A maioria foi robusta: nove ministros acompanharam integralmente a condenação. As divergências foram pontuais. Dois ministros defenderam penas menores ou enquadramento parcial, mas não houve absolvição completa. Isso demonstra consenso institucional forte quanto à gravidade dos atos.
Como a defesa de Bolsonaro reagiu à decisão — que teses foram mantidas até o fim, quais recursos jurídicos podem ser interpostos e quais são os possíveis cenários de reversão ou atenuação da condenação?
A defesa insistiu até o fim na tese de liberdade de expressão e de que não houve ato direto de execução do golpe, apenas discursos. Com a condenação, cabem embargos de declaração no próprio STF, depois eventual recurso ao STJ e, em tese, ao próprio Supremo em habeas corpus. Mas a chance de reversão é mínima; o máximo que pode ocorrer é a redução da pena em algum detalhe da dosimetria.

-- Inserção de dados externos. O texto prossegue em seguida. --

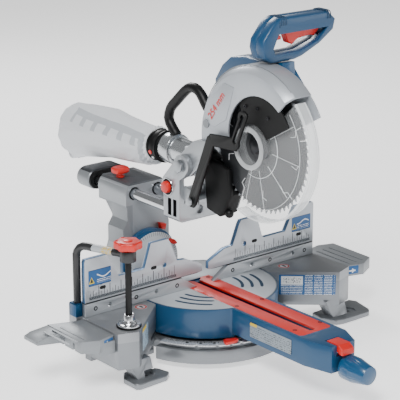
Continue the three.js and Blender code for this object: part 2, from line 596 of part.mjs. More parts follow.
// The bag as a skin over round sections along Y, each with its own centre and radius.
function bagShape(stations) {
  const sides = 20;
  const spots = [];
  const faces = [];
  for (const [y, x, z, radius] of stations) {
    for (const [a, b] of arc([x, z], radius, 0, 360 - 360 / sides, sides - 1)) {
      spots.push(a, y, b);
    }
  }
  const last = (stations.length - 1) * sides;
  for (let i = 0; i < sides; i += 1) {
    const next = (i + 1) % sides;
    for (let row = 0; row < last; row += sides) {
      faces.push(row + i, row + sides + i, row + sides + next);
      faces.push(row + i, row + sides + next, row + next);
    }
    if (i > 0 && i < sides - 1) {
      faces.push(0, i, i + 1);
      faces.push(last, last + i + 1, last + i);
    }
  }
  const skin = new THREE.BufferGeometry();
  skin.setAttribute('position', new THREE.BufferAttribute(new Float32Array(spots), 3));
  skin.setIndex(faces);
  return solid(skin);
}

// Rubber boot that steers dust from the blade into the pipe.
piece('dust_boot', cut(
  slab('x', [[76, -60], [144, -46], [145.4, -80], [138, -150], [100, -158], [86, -150], [70, -110]],
    -18, 18, 4),
  bar('x', 131, [0, 0], -8, 8, 36),
), BLACK, head);

// ---- blade and arbor ----
const tooth = 2 * Math.PI / TEETH;
const bladeRim = [];
for (let i = 0; i < TEETH; i += 1) {
  const turn = i * tooth;
  for (const [radius, lead] of [[BLADE_R - 8, 0.1], [BLADE_R - 7, 0.5], [BLADE_R, 0.98]]) {
    const angle = turn + lead * tooth;
    bladeRim.push([radius * Math.cos(angle), radius * Math.sin(angle)]);
  }
}
const slits = [20, 92, 164, 236, 308].map((angle) => {
  const turn = THREE.MathUtils.degToRad(angle);
  const slit = new THREE.BoxGeometry(6, 24, 1.2);
  slit.translate(0, 108, 0);
  slit.rotateX(turn);
  return solid(slit);
});
piece('saw_blade', cut(slab('x', bladeRim, -1.2, 1.2), bar('x', 8.3, [0, 0], -5, 5, 24),
  ...slits), STEEL, head);
piece('arbor_shaft', join(
  bar('x', 8, [0, 0], -8, 60, 24), bar('x', 26, [0, 0], 1.5, 8, 24),
  bar('x', 18, [0, 0], 51, 59, 24),
), STEEL, head);
piece('arbor_bolt', cut(
  join(bar('x', 13, [0, 0], -18, -8.5, 6), bar('x', 26, [0, 0], -9, -1.5, 24)),
  bar('x', 8.3, [0, 0], -8.3, 0, 24),
), STEEL, head);
piece('motor_armature', join(
  bar('x', 5, DRIVE, 30, 149, 16), bar('x', 24.5, DRIVE, 80, 126, 20),
  bar('x', 15, DRIVE, 51, 59, 24), bar('x', 14, DRIVE, 132, 138, 20),
), COPPER, head);

// ---- moving guard ----
const span = [136, 292];
const side = [...arc([0, 0], LOWER_R - 1, ...span, 22), ...arc([0, 0], 32, span[1], span[0], 12)];
piece('lower_guard', join(
  slab('x', band([0, 0], LOWER_R, LOWER_R - 2.5, ...span, 22), -14, 10),
  slab('x', side, -14, -11.5),
  slab('x', band([0, 0], LOWER_R - 1, LOWER_R - 14, ...span, 22), 7.5, 10),
  ring('x', 40, 31, [0, 0], -34, -11.6, 36),
  bar('x', 6, [4, 36], -37, -30, 12),
), CLEAR, head);

export default part;
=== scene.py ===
import math

import bpy
import numpy as np
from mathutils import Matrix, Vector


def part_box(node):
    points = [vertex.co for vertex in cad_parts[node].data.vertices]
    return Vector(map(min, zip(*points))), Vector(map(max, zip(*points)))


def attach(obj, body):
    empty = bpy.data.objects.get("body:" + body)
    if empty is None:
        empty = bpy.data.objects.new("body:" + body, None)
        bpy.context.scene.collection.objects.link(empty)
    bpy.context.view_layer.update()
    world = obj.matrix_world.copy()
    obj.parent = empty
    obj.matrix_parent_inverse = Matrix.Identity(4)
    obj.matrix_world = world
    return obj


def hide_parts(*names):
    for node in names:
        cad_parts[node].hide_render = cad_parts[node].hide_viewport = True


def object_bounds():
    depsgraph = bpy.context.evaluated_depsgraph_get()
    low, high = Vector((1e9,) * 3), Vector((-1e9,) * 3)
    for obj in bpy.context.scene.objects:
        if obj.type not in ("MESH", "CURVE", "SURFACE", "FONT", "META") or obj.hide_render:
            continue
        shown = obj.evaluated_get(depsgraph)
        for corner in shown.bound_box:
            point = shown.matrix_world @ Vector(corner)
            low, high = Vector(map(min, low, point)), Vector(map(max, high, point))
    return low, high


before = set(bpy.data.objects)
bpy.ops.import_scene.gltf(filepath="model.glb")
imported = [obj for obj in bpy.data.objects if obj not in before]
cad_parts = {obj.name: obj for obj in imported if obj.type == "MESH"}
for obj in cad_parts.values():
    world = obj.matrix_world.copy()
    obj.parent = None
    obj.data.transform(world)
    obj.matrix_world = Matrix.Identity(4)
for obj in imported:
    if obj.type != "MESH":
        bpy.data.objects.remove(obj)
size_at_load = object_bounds()

# ---- Stage and camera ----
# A pale floor under the saw and a long lens set low, as a catalogue table would have it.
# The camera stands to the left of the front arm, looking slightly down.


def show(name, data):
    """Puts new data in the scene as an object at the origin."""
    made = bpy.data.objects.new(name, data)
    bpy.context.scene.collection.objects.link(made)
    return made


camera_data = bpy.data.cameras.new("camera")
camera_data.lens = 144.36
camera_data.sensor_width = 36
camera_data.clip_end = 60
camera = show("camera", camera_data)
camera.location = (-1.8640, -2.2692, 1.1960)
camera.rotation_euler = (math.radians(72.7), 0, math.radians(-39.2))
bpy.context.scene.camera = camera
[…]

De que forma essa condenação representa um precedente para o sistema jurídico brasileiro, especialmente em casos de ex-presidentes e crimes contra o Estado Democrático de Direito? Que riscos e oportunidades institucionais decorrem desse julgamento?
O precedente é histórico. Pela primeira vez, um ex-presidente foi condenado por tentar subverter a democracia. Isso mostra que a lei se aplica a todos, inclusive ao mais alto mandatário. O risco é o de politização excessiva do Judiciário; a oportunidade é reforçar que o Estado Democrático não é retórico, mas concreto, protegido por normas e sanções severas.
Considerando o tempo total da pena, e que outros réus no mesmo julgamento também foram condenados, como o STF diferencia as penas entre os acusados (Bolsonaro, generais, ministros, auxiliares), em função de autoria, participação e responsabilidade nos atos imputados?
O Supremo aplicou a diferenciação conforme a posição hierárquica e a relevância das condutas. Bolsonaro, como chefe de Estado e articulador, recebeu a pena mais alta. Generais e ministros tiveram penas menores, mas ainda significativas, por coautoria e adesão ao plano. Auxiliares e apoiadores receberam sanções mais leves, já que atuaram como partícipes e não como líderes. A lógica foi clara: quanto maior a responsabilidade e o poder de mando, maior a pena.